Diehard Waters fans don’t want to hear and see other singers and actors fronting The Wall. They want to see the man himself—so Waters took a massive production on the road from 2010-2013. The show started in indoor arenas, and that was amazing enough. (I caught the production in Phoenix). Then he expanded it for stadiums—and the thing really blew up.

This film covers a stadium show, filmed in Athens. It’s an amazing spectacle, caught effectively by directors Waters and Sean Evans. As with the original show, a physical wall is put up between the band and the audience. Things get modern with crystal-clear projections on the wall throughout the show, making the whole production perhaps the best visual spectacle ever presented during a rock show.

However, it wouldn’t be worth dick if Waters and the band weren’t any good. Amazingly, Waters—a man who approached 70 during the tour—sings like he did in the 1970s. His iconic screech is in fine form, especially during a rigorous rendition of “The Trial.”

In addition to the concert footage, Waters is seen driving through the countryside, visiting the graves of fallen soldiers, and playing his trumpet in cemeteries. It’s an interesting extra—and it’s quite moving.

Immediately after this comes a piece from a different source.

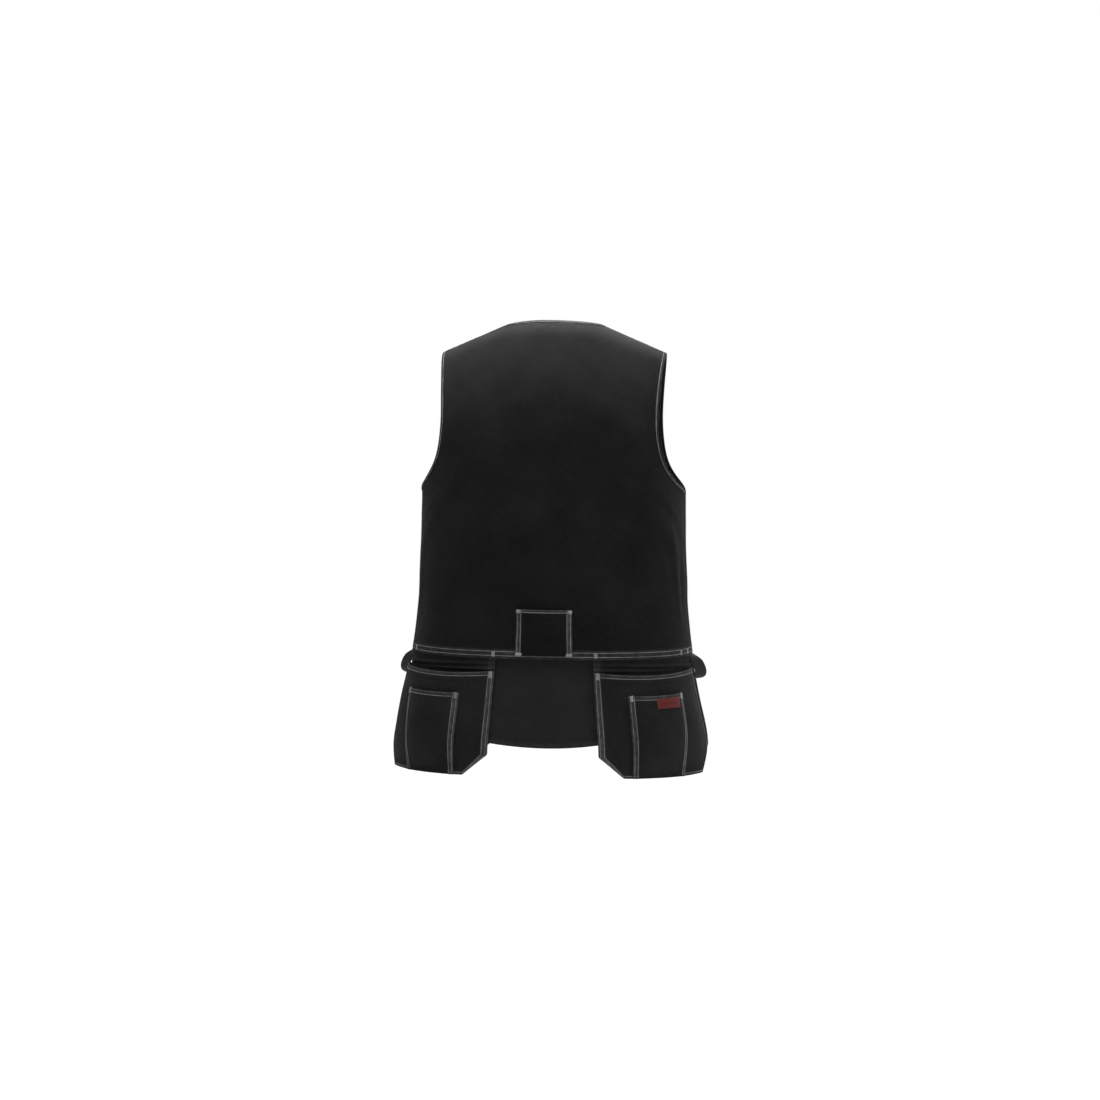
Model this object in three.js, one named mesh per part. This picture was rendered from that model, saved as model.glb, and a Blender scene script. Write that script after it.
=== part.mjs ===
import * as THREE from 'three';

// A utility work vest with hanging tool pouches, held open as it is when worn. Millimetres.
// +Z is up, +Y the wearer's front and +X the wearer's right. The origin is level with the top of
// the back neck, on the middle plane, half way between back and front.

// The worn form.
const vestHeight = 706;
const bodyHeight = 524;
const chestHalfBreadth = 213;
const chestHalfDepth = 130;
const cornerFullness = 0.03;

// Shoulders, neck and armholes.
const neckHalfWidth = 78;
const backNeckDrop = 5;
const neckPointDrop = 9;
const neckBackDepth = 64;
const frontNeckDrop = 150;
const shoulderHalfWidth = 173.5;
const shoulderTipDrop = 50;
const shoulderRoll = 150;
const armpitDrop = 272;
const armholeTurnIn = 0.1;
const armholeHollow = 4;

// Cloth and the clearance between neighbouring pieces.
const wall = 1.6;
const gap = 0.3;
const bindingWidth = 4.5;
const bindingProud = 0.9;
const hemTuck = 14;

// Zip down the front.
const zipHalfWidth = 6;
const zipThickness = 3;

// Hanging pouches and tail flap. Turns are degrees round from the middle of the back or front.
const turnStep = 6;
const pouchInnerTurn = 18;
const pouchOuterTurn = 78;
const pouchChamferTurn = 8.5;
const pouchChamferHeight = 32;
const pouchMouthDrop = bodyHeight + 22;
const pouchBulge = 17;
const swellSides = 2.5;
const swellRise = 1.4;
const seamTurn = 2.6;
const seamHeight = 7;
const flapHalfTurn = 24;
const flapDrop = bodyHeight + 137;
const flapCurve = 10;
const flapClearance = 0.7;

// Tool pocket on each rear pouch, and the cloth tab on the right one.
const toolPocketInnerTurn = 30;
const toolPocketOuterTurn = 54;
const toolPocketDrop = pouchMouthDrop + 33;
const toolPocketBulge = 10;
const tabInnerTurn = 40;
const tabOuterTurn = 50.5;
const tabTopDrop = toolPocketDrop + 4;
const tabHeight = 15;
const tabThickness = 0.8;

// Patch pocket at the middle of the back.
const backPocketHalfTurn = 10;
const backPocketBottomDrop = bodyHeight - 5;
const backPocketHeight = 70;
const backPocketBulge = 9;

// Webbing loop at each side.
const webbingWidth = 25;
const webbingThickness = 1.8;
const loopWidth = 22;
const loopHeight = 41;
const loopLean = 10;
const loopBelly = 0.65;
const loopClearance = 1.2;

// Breadth and depth of the form down its height: drop is a share of the vest's height,
// breadth and depth are shares of the chest's.
const sections = [
  { drop: 0.0, breadth: 0.98, depth: 0.98 },
  { drop: 0.39, breadth: 0.98, depth: 0.98 },
  { drop: 0.61, breadth: 1.0, depth: 1.0 },
  { drop: 0.74, breadth: 1.045, depth: 1.03 },
  { drop: 0.85, breadth: 1.12, depth: 1.07 },
  { drop: 0.94, breadth: 1.185, depth: 1.1 },
  { drop: 1.0, breadth: 1.2, depth: 1.12 },
];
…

If there is anything unfortunate about the production, it is the moment when Roger takes a fake machine gun and fires at the audience. Given recent events, I’m sure that’s going to come off as quite jarring to some. If he were to re-stage The Wall in the future, he might drop that bit.

Waters is hinting at hitting the road one more time in 2016, this time to support a new solo album. If that should never come to pass, and this version of The Wall winds up being his final big tour, he went out with a substantial bang.

Special Features: The disc features the amazing moment when David Gilmour joined Roger on tour for “Comfortably Numb,” high atop the wall. Every time Waters and Gilmour wind up in a room together, it’s an amazing thing. The performance is a monumental miracle.

You also get additional footage of Roger Waters driving through the countryside, as well as a time-lapse video.